A pattern of 395.3 violations across multiple inspections — particularly with prior employers — signals a driver who has historically operated outside HOS parameters. That pattern, documented in MCMIS, is now on your desk before you hand over the keys.


Written Driver Authorization Is Non-Negotiable

Under the Driver Privacy Protection Act (DPPA) and FMCSA program rules, carriers cannot pull a PSP report without the driver’s written consent. FMCSA provides a standardized Pre-Employment Screening Authorization Form. Carriers must:

  • Obtain signed consent before ordering the report
  • Provide the driver a clear disclosure that a PSP report will be requested
  • Retain the authorization in the driver qualification file

Failure to obtain authorization before ordering a PSP report is both a program violation and a potential federal privacy claim. This is not a bureaucratic formality — it has legal exposure attached to it.

Where PSP Fits in the Full Pre-Employment Stack

PSP is one layer in a multi-component pre-employment process. The complete DOT pre-employment requirements framework includes MVR checks, road testing or road test certificate verification, employment history verification, and controlled substance testing. PSP does not replace any of those — it augments them with federal enforcement history that no other single source provides.

Carriers maintaining driver qualification files under 49 CFR 391.51 should document PSP pulls as part of the file alongside the authorization form, the report itself, and any adverse action documentation if a hiring decision is affected.


PSP and the FMCSA Drug and Alcohol Clearinghouse: Parallel Obligations

Two Separate Queries, Two Separate Compliance Obligations

A mistake carriers make repeatedly is conflating PSP with Clearinghouse obligations. They are distinct programs with distinct regulatory hooks.

PSP reflects crash and inspection history from MCMIS. The FMCSA Drug and Alcohol Clearinghouse reflects drug and alcohol program violations under 49 CFR Part 382 — including positive tests, refusals, and return-to-duty status. Both are required pre-employment. Both require separate driver consent processes.

Understanding the difference between a full Clearinghouse query and a limited query matters here: pre-employment requires a full query, which demands explicit driver electronic consent through the Clearinghouse portal. A limited query does not satisfy the pre-employment requirement under 382.301(b).

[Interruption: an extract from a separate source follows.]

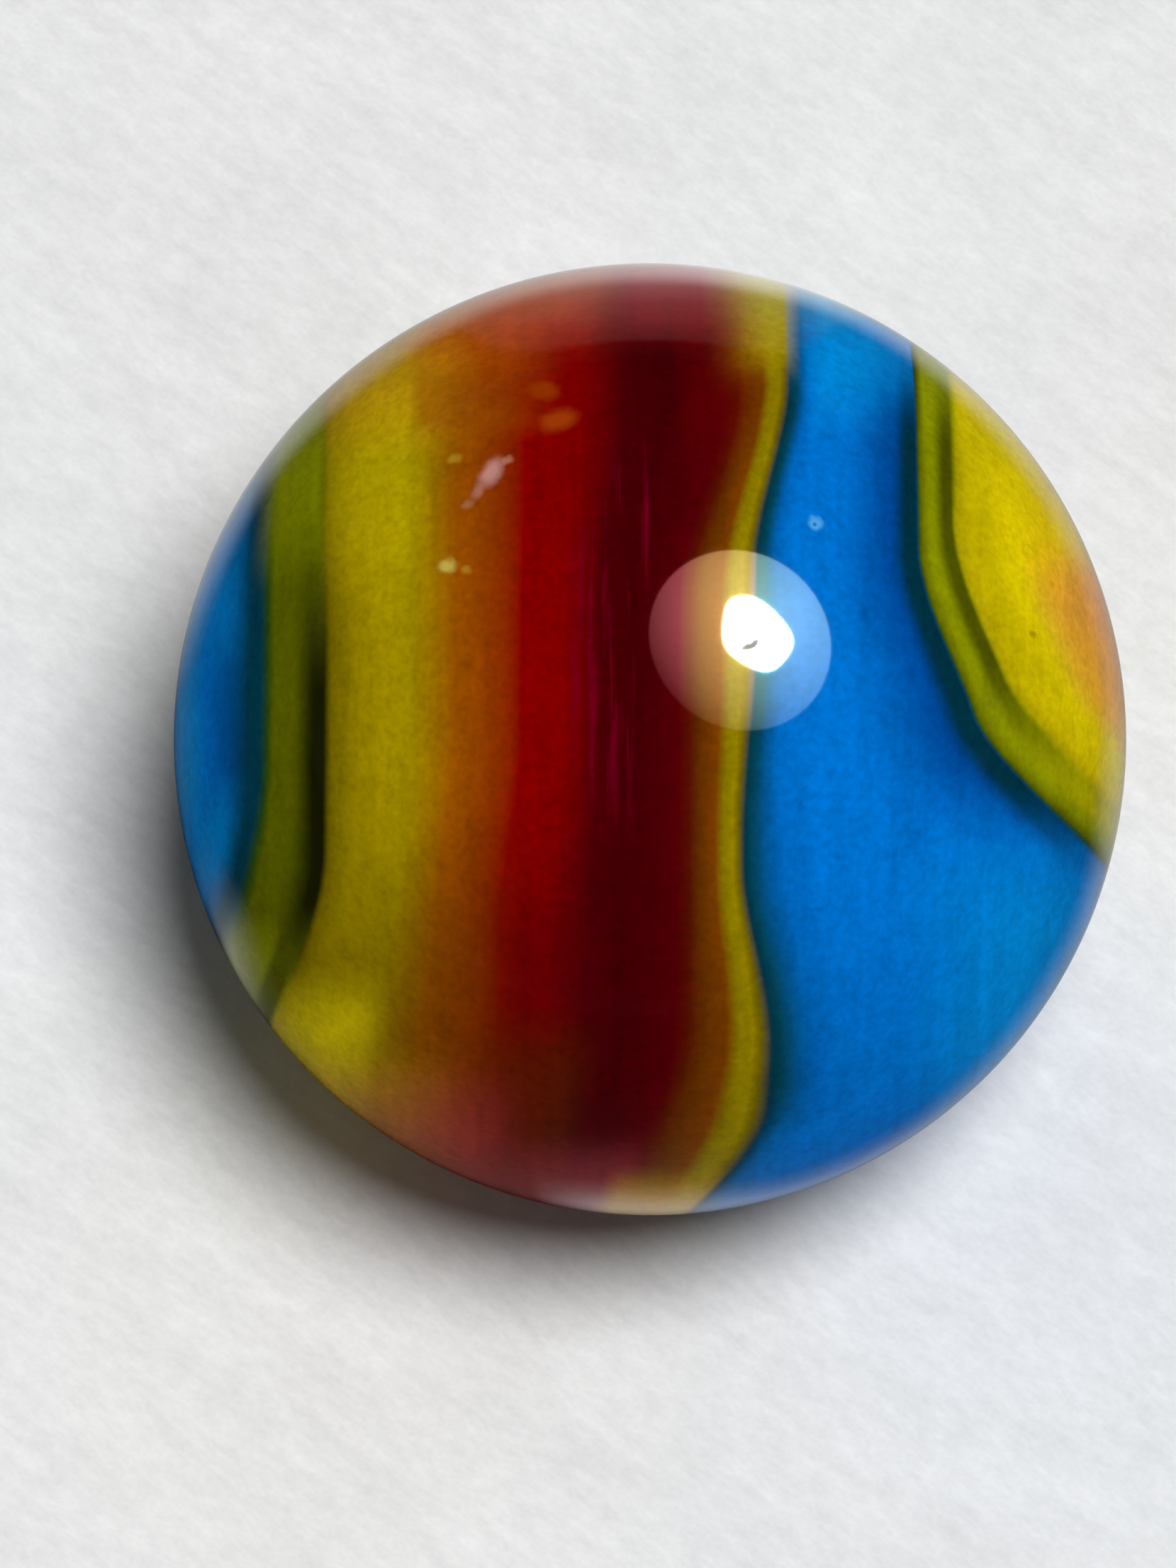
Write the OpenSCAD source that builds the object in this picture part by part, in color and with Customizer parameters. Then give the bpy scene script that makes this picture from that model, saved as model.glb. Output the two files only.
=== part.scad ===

A PSP report showing prior 382.301 violations — failure to complete pre-employment testing — paired with a Clearinghouse full query showing unresolved violations creates a clear picture of a high-risk hire. Both data points are accessible before the driver ever sits in your truck.


How PSP Data Intersects With Post-Hire Enforcement Risk

Inspection History Predicts Ongoing Violation Patterns

FMCSA’s safety data and statistics consistently show that drivers with prior out-of-service orders and multi-inspection violation patterns contribute disproportionately to carrier SMS percentile degradation. When a carrier hires a driver with a documented HOS or equipment violation history and that driver generates another violation post-hire, the enforcement exposure is compounded — not just for the driver, but for the carrier’s BASIC scores.

From a reasonable suspicion testing documentation standpoint, a driver’s prior inspection record showing behavioral indicators at roadside doesn’t directly trigger reasonable suspicion — but it informs supervisory awareness and protocol when those behaviors appear post-hire.

Similarly, for post-accident testing decisions, carriers with a driver’s crash history in hand pre-hire are in a stronger documentation position if a post-hire accident requires a thorough internal review.


Operational Checklist: Running PSP Correctly

Carriers that run PSP correctly treat it as a structured intelligence process, not a checkbox. Executed properly, the sequence looks like this:

  • Obtain signed FMCSA PSP authorization form before pulling any report
  • Order PSP through the FMCSA PSP portal (psp.fmcsa.dot.gov) — cost is currently $10 per report
  • Review inspection violations by CFR citation, flagging out-of-service orders and Part 382/395/396 patterns
  • Run a full Clearinghouse query simultaneously — both are required under 382.301 before a driver operates a CMV
  • Retain the PSP report and authorization in the DQ file alongside MVR, road test certificate, and employment verification documentation

The report is valid for the hiring decision in progress. It does not serve as a substitute for annual MVR checks or ongoing Clearinghouse limited queries required under 382.701.


Enforcement Takeaway

PSP is not optional infrastructure. It is a carrier’s most direct window into how a prospective driver has performed under federal safety enforcement — and FMCSA auditors and plaintiffs’ attorneys both know how to determine whether you pulled it and what you did with it. Carriers that integrate PSP into a documented, consent-compliant, file-retention-complete pre-employment process are in a fundamentally different legal and operational position than those treating it as a supplemental step.

The data exists. Use it before the hire, not after the incident.


Data sourced from FMCSA Pre-Employment Screening Program and FMCSA public records. Verify current enforcement thresholds at fmcsa.dot.gov.